After dropping off Matt at the Denver airport to fly back to college in Penn I headed for Rocky Mountain National Park. When I arrived on the 25th the National Park Service was celebrating it’s 100 Birthday and so all National Parks were offering free admission over the next four days to celebrate. Great idea to get the public interested in parks! The crowds were not too bad Thursday and Friday but Saturday the parking lots filled up fast.
First full day in the park included a drive up Old Fall River Road. A one way dirt road leading up to the top of Fall River Pass and the Alpine Visitor Center. What a great drive that was, kudos to the National Park Service for maintaining and keeping this road open to the public. A leisurely drive with a couple stops for short hikes up to some incredible viewpoints.
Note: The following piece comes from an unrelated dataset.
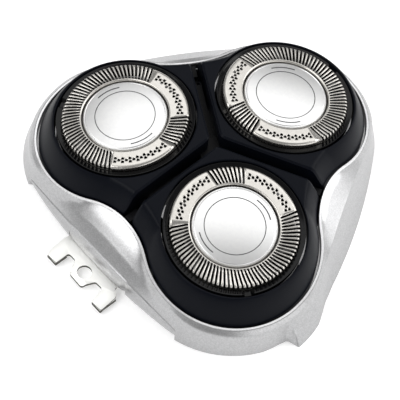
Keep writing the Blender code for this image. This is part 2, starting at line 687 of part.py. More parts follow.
def build():
    clear_scene()
    silver = material("silver_housing", (0.62, 0.63, 0.64), 0.35, 0.6)
    black = material("black_plastic", (0.012, 0.013, 0.016), 0.35, 0.0)
    gloss_black = material("gloss_black", (0.008, 0.008, 0.009), 0.12, 0.0)
    steel = material("guard_steel", (0.80, 0.79, 0.76), 0.25, 1.0)
    chrome = material("cap_chrome", (0.90, 0.89, 0.87), 0.12, 1.0)
    blade_steel = material("blade_steel", (0.60, 0.60, 0.60), 0.30, 1.0)
    grey = material("grey_plastic", (0.30, 0.31, 0.32), 0.50, 0.0)
    bright = material("bracket_steel", (0.85, 0.85, 0.84), 0.20, 1.0)

    shell = housing_mesh()
    sides = [vertex.co.x for vertex in shell.vertices]
    root = empty("shaver_head", (-(min(sides) + max(sides)) / 2, AXIS_Y, 0.0))
    piece("housing", shell, silver, root)
    piece("pivot_carrier", carrier_mesh(), black, root)
    piece("retaining_frame", retainer_mesh(), grey, root)
    piece("lock_wheel", lock_wheel_mesh(), black, root)
    piece("hinge_pin", rod("hinge_pin", HINGE_PIN_RADIUS, HINGE_PIN_LENGTH / 2), blade_steel, root)
    hinge = empty("hinge_axis", (0.0, HINGE_Y, HINGE_HEIGHT), root)
    piece("hinge_bracket", bracket_mesh(), bright, hinge)

    shared = {"petal": (petal_mesh(), black), "guard": (guard_mesh(), steel),
              "guard_cap": (cap_mesh(), chrome), "seat_ring": (seat_ring_mesh(), gloss_black),
              "cutter": (cutter_mesh(), blade_steel), "cutter_hub": (hub_mesh(), grey)}
    pivot_y = PIN_REACH * math.cos(math.pi / 3)
    for lobe, angle in LOBE_ANGLES.items():
        turn = math.radians(angle - 90.0)
        place = Matrix.Rotation(turn, 4, "Z") @ Vector((0.0, pivot_y, PIN_HEIGHT))
        pivot = empty(f"pivot_{lobe}", place, root, (0.0, 0.0, turn))
        spin = empty(f"guard_axis_{lobe}", (0.0, LOBE_CENTRE - pivot_y, GUARD_HEIGHT - PIN_HEIGHT),
                     pivot, (-GUARD_TILT, 0.0, 0.0))
        for name, (mesh, finish) in shared.items():
            piece(f"{name}_{lobe}", mesh, finish, pivot if name == "petal" else spin)
    bpy.context.view_layer.update()


build()
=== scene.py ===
"""Looks of the rotary shaver head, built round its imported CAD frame.

Sizes in this file are millimetres in the head's own frame, whose axis is vertical and whose skirt
stands on the floor. A piece is made in the frame of the head, of its lobe or of its guard, and is
then moved into place.
"""

import math

import bmesh
import bpy
from mathutils import Matrix, Vector


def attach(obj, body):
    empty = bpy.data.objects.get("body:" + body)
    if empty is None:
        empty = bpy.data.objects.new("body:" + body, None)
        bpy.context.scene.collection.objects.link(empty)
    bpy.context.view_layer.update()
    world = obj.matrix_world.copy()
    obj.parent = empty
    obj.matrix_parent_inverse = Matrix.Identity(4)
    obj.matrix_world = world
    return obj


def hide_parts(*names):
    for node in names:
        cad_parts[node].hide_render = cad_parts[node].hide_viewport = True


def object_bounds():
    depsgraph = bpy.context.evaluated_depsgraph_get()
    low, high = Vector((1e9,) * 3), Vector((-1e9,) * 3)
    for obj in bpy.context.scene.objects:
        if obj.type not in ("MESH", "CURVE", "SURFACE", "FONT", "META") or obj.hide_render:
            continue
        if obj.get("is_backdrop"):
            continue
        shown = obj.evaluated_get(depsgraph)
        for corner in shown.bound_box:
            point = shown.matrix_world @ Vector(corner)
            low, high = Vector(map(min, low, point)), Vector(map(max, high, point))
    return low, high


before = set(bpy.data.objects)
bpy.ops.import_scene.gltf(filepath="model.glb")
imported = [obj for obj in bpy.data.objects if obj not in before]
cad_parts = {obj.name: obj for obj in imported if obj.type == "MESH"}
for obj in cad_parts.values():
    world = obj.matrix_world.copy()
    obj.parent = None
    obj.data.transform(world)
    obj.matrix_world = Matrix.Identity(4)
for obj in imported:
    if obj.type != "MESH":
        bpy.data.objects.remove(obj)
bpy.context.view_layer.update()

# Layout of the head
MM = 0.001
AXIS_X = -1.035
AXIS_Y = -1.3
LOBES = {"front": 90.0, "left": 210.0, "right": 330.0}
GROOVES = {"hinge": 270.0, "left": 150.0, "right": 30.0}
HINGE = GROOVES["hinge"]
LOBE_CENTRE = 17.101
TILT = math.radians(7.9)
GUARD_HEIGHT = 14.0
HOLE_RADIUS = 12.9
WAIST = LOBE_CENTRE + 3.55
LOBE_END = LOBE_CENTRE + 11.5

# Guard: the middle and number of slots in each slot zone, and the first angle of each hole zone
TRACK_INNER = 7.9
TRACK_MIDDLE = 9.9
GUARD_RADIUS = 11.5
GUARD_SHEET = 0.2
FLANGE_RADIUS = 12.4
FLANGE_DEPTH = 3.9
SLOT_ZONES = ((176.5, 9), (358.0, 49))
SLOT_START = 8.2
SLOT_DEPTH = 1.0
SLOT_WIDTH = 0.37
SLOT_PITCH = 4.0
SLOT_LEAN = math.tan(math.radians(11.0))
HOLE_ZONES = (99.5, 198.5)
HOLE_PITCH = 3.9
HOLES_ACROSS = 15
HOLE_SIZE = 0.265
HOLE_MARGIN = 0.05
CELL_START = 9.15
CELL_ROW = 0.35

# Printed ring and strokes on the caps; a stroke's start is an angle from the guard's own X
PRINT_FLOOR = -0.13
PRINT_TOP = -0.095
RING_RADIUS = 5.42
RING_WIDTH = 0.15
STROKE_RADIUS = 6.4
STROKE_WIDTH = 0.2
STROKE_TURN = 40.0
STROKE_STARTS = {"front": (121.0, 301.0), "left": (209.0, 389.0), "right": (182.0, 362.0)}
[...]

Just before the end of the dirt hiked an unsigned (yet well worn) trail up to a view point at 11,950’ elevation. The reward was great views of the surrounding mountains and valleys.
A quick visit to the Alpine Visitor Center at the top then joined the hordes of visitors on the paved roadways of the park.
A slight detour partway down the other side to once again cross the Continental Divide then back on the paved Trail Ridge Road toward the East side of the park. On a recommendation from the Ranger in the VC
I stopped to hike the Tundra Communities Trail up to the top of a rock outcropping.
Fortunately I had a rain jacket and layers as halfway up it began to snow.
The weather and the clouds made for some beautiful photos.
On the second day in Rocky I took advantage of a special Ranger led walk celebrating the Centennial. The walk was advertised as a 5-7 mile hike exploring beautiful destinations in the park. We joined the crowds on the shuttle bus from the park and ride lot to the Bear Lake trailhead. This area is so popular that the parking lot a Bear Lake routinely fills by 8:00 every morning and hikers park at the park in ride down the hill to ride the shuttle in. It seemed a little surprising to hear from the ranger that Rocky Mountain is the third highest visitation of all the National Parks (behind Great Smoky Mountains and Grand Canyon). Being fairly close to some major population centers and having great hiking and outdoor activity has created a big demand on this park. Enjoyed a good hike with Ranger Carolyn around Bear Lake then down to Sprague Lake. The trail we hiked was one of the lesser used, which made for a good hiking experience. At Sprague Lake I took the opportunity to forgo the shuttle and hike the remainder of the way back to Glacier Basin campground. There were some great photo opportunities along the trail including spotting some wildlife!
Side note: I have been very happy with the photos taken by my iPhone – it makes it much more convenient rather than buying and carrying expensive and heavy camera equipment!
While at Rocky Mountain I camped at the Glacier Basin Campground inside the park. It was dry camping (no hookups and no Wi-Fi or cell service) but had great views and was accessible to park trails and roads. The weather was a good introduction to fall with thunderstorms, hail, snow and cold night temps. Although there were many folks in tents in the campground I was glad to have the hard sides and the furnace!
Sunset view from my campsite in Glacier Basin.